DIRECTIONS - Reproduce the section of the listing that begins at the line containing "revolve(axis=Axis.Z, mode=Mode.SUBTRACT)" and finishes at the line containing "the imported frame.". Include both end lines and nothing beyond them.

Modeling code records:

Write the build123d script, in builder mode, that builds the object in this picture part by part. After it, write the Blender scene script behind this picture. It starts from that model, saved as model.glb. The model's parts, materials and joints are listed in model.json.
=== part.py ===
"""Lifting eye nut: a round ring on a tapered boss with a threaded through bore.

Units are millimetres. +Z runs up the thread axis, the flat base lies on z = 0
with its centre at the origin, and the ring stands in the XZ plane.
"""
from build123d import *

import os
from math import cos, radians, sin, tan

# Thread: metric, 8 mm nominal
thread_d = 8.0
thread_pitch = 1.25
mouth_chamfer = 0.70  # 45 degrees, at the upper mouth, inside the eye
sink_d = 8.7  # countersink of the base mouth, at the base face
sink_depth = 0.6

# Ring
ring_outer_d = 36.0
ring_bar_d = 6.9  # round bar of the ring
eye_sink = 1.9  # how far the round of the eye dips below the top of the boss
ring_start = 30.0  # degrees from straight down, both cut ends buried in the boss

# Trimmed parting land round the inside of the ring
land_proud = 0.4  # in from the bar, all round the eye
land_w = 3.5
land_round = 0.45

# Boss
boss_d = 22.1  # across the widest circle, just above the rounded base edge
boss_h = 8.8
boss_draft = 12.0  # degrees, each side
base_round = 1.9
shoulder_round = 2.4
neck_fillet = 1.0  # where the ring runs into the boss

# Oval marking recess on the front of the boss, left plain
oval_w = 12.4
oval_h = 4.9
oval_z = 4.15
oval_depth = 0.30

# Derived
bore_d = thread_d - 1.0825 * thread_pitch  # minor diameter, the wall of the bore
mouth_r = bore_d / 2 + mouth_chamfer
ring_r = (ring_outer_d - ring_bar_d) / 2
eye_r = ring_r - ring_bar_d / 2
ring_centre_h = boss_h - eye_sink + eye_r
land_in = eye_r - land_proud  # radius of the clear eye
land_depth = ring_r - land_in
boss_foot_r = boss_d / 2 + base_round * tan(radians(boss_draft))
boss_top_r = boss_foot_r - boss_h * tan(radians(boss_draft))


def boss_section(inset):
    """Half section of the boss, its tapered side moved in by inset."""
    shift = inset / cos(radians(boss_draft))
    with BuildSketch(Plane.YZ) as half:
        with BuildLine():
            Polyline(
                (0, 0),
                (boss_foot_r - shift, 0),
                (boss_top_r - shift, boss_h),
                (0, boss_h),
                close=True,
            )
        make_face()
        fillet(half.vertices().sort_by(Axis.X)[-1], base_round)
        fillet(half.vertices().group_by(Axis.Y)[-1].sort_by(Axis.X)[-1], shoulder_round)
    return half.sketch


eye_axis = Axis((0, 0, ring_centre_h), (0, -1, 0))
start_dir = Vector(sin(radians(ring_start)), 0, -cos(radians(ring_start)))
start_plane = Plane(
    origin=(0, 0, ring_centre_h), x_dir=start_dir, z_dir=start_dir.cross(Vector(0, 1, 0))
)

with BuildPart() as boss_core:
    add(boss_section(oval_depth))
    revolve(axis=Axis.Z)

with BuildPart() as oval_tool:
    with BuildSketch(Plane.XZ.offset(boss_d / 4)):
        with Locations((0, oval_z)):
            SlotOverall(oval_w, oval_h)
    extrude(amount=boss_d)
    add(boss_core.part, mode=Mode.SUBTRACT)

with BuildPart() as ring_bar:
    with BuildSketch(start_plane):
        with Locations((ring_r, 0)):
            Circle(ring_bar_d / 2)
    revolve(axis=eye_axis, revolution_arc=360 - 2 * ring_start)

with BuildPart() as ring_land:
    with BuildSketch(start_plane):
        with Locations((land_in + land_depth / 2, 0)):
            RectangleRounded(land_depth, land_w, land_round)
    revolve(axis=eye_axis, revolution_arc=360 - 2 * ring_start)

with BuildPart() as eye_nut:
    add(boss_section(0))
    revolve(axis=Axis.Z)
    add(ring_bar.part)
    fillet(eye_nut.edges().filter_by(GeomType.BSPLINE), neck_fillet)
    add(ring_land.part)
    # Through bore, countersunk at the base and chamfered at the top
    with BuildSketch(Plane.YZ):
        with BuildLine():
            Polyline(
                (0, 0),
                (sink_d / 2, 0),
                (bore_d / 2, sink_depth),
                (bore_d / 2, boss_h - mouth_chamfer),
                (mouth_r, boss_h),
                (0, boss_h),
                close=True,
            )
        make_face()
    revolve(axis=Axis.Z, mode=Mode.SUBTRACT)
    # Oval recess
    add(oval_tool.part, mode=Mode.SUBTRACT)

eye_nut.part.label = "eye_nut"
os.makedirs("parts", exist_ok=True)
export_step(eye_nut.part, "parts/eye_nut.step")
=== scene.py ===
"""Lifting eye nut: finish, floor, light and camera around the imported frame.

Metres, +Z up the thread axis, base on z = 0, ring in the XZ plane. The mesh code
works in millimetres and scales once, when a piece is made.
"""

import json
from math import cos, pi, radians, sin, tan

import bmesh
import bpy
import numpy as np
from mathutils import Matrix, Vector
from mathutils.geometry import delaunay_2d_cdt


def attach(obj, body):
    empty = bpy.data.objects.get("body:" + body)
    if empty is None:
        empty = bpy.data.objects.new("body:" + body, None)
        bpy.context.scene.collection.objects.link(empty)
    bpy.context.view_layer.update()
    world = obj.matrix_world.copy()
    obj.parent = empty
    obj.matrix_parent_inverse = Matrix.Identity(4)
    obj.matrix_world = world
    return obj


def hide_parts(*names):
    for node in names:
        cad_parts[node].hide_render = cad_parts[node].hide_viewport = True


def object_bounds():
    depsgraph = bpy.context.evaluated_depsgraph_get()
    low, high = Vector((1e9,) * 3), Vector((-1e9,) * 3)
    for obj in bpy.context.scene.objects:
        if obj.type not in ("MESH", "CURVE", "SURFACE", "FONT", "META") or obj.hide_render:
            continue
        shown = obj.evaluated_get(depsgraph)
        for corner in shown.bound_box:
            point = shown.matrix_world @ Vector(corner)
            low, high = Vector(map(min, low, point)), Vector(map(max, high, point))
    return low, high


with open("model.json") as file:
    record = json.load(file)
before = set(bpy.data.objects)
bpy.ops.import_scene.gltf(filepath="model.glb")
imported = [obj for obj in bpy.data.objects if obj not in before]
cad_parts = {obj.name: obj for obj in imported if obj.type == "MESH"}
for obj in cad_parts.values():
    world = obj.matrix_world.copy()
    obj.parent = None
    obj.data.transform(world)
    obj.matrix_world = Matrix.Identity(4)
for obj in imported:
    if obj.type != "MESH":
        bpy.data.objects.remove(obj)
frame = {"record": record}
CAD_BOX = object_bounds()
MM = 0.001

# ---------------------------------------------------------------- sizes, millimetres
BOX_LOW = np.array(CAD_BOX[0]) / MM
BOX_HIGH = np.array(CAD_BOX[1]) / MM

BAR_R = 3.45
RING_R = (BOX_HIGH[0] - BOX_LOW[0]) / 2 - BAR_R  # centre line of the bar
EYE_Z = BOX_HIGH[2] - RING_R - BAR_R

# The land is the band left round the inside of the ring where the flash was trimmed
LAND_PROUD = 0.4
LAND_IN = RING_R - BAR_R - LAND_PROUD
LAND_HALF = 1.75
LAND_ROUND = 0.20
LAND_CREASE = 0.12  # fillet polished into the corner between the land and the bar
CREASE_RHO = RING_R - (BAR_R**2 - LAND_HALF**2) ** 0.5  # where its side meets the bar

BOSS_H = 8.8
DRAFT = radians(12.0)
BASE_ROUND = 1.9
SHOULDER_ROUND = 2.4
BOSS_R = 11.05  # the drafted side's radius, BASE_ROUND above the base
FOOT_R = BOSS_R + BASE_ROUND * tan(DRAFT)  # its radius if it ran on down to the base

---

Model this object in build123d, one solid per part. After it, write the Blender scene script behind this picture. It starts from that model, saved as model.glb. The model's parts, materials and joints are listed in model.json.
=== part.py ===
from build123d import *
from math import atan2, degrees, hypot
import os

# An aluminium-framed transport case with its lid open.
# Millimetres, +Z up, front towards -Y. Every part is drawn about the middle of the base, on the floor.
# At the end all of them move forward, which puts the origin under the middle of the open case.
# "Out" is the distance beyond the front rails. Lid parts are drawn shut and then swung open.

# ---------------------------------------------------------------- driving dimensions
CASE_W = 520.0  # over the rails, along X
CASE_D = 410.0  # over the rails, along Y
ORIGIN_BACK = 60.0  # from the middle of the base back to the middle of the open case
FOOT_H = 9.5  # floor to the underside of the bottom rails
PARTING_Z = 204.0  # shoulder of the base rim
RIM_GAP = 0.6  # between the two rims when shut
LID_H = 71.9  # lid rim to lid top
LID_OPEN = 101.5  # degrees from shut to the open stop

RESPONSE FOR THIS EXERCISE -
    revolve(axis=Axis.Z, mode=Mode.SUBTRACT)
    # Oval recess
    add(oval_tool.part, mode=Mode.SUBTRACT)

eye_nut.part.label = "eye_nut"
os.makedirs("parts", exist_ok=True)
export_step(eye_nut.part, "parts/eye_nut.step")
=== scene.py ===
"""Lifting eye nut: finish, floor, light and camera around the imported frame.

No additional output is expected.